La situation passe de “problématique” à “très grave” dans trois nouveaux pays : le Tadjikistan (153e ; -1), l’Inde (161e ; -11) et la Turquie (165e ; -16). En Inde, la captation de la presse par des oligarques proches du Premier ministre Modi met le pluralisme en péril, tandis que le régime d’Erdogan a renforcé la répression des journalistes à la veille des élections du 14 mai 2023. En Iran (177e), la répression intense du mouvement social provoqué par la mort de la jeune Mahsa Amini a fait chuter les scores des indicateurs “contexte social” et “cadre légal” du Classement.

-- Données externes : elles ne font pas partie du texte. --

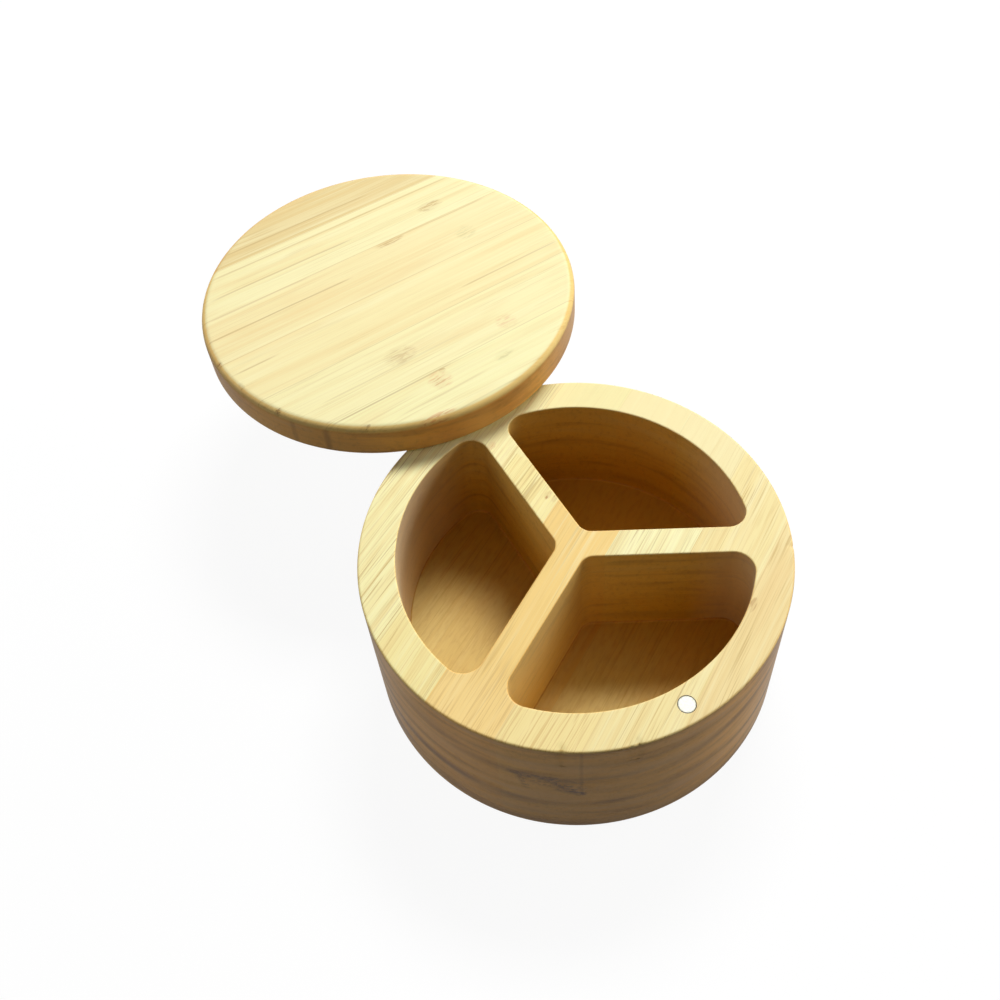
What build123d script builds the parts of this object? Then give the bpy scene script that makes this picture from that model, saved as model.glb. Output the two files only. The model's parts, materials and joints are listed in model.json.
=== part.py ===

Les baisses les plus importantes de l’édition 2023 se trouvent notamment en Afrique. Modèle régional jusqu’à il y a peu, le Sénégal (104e) perd 31 places, notamment du fait des poursuites dont ont fait l’objet les journalistes Pape Alé Niang et Pape Ndiaye et de la forte dégradation des conditions sécuritaires des journalistes. Au Maghreb, la Tunisie (121e) du président Kaïs Saïed, de plus en plus autoritaire et intolérante aux critiques de la presse, dévisse de 27 places. En Amérique latine, le Pérou (110e), où les journalistes payent le prix fort de l’instabilité politique persistante en étant à la fois réprimés, agressés et décrédibilisés pour être trop proches des élites politiques, perd 33 places. En Haïti (99e ; -29), la baisse est aussi principalement liée à la dégradation continue des conditions sécuritaires.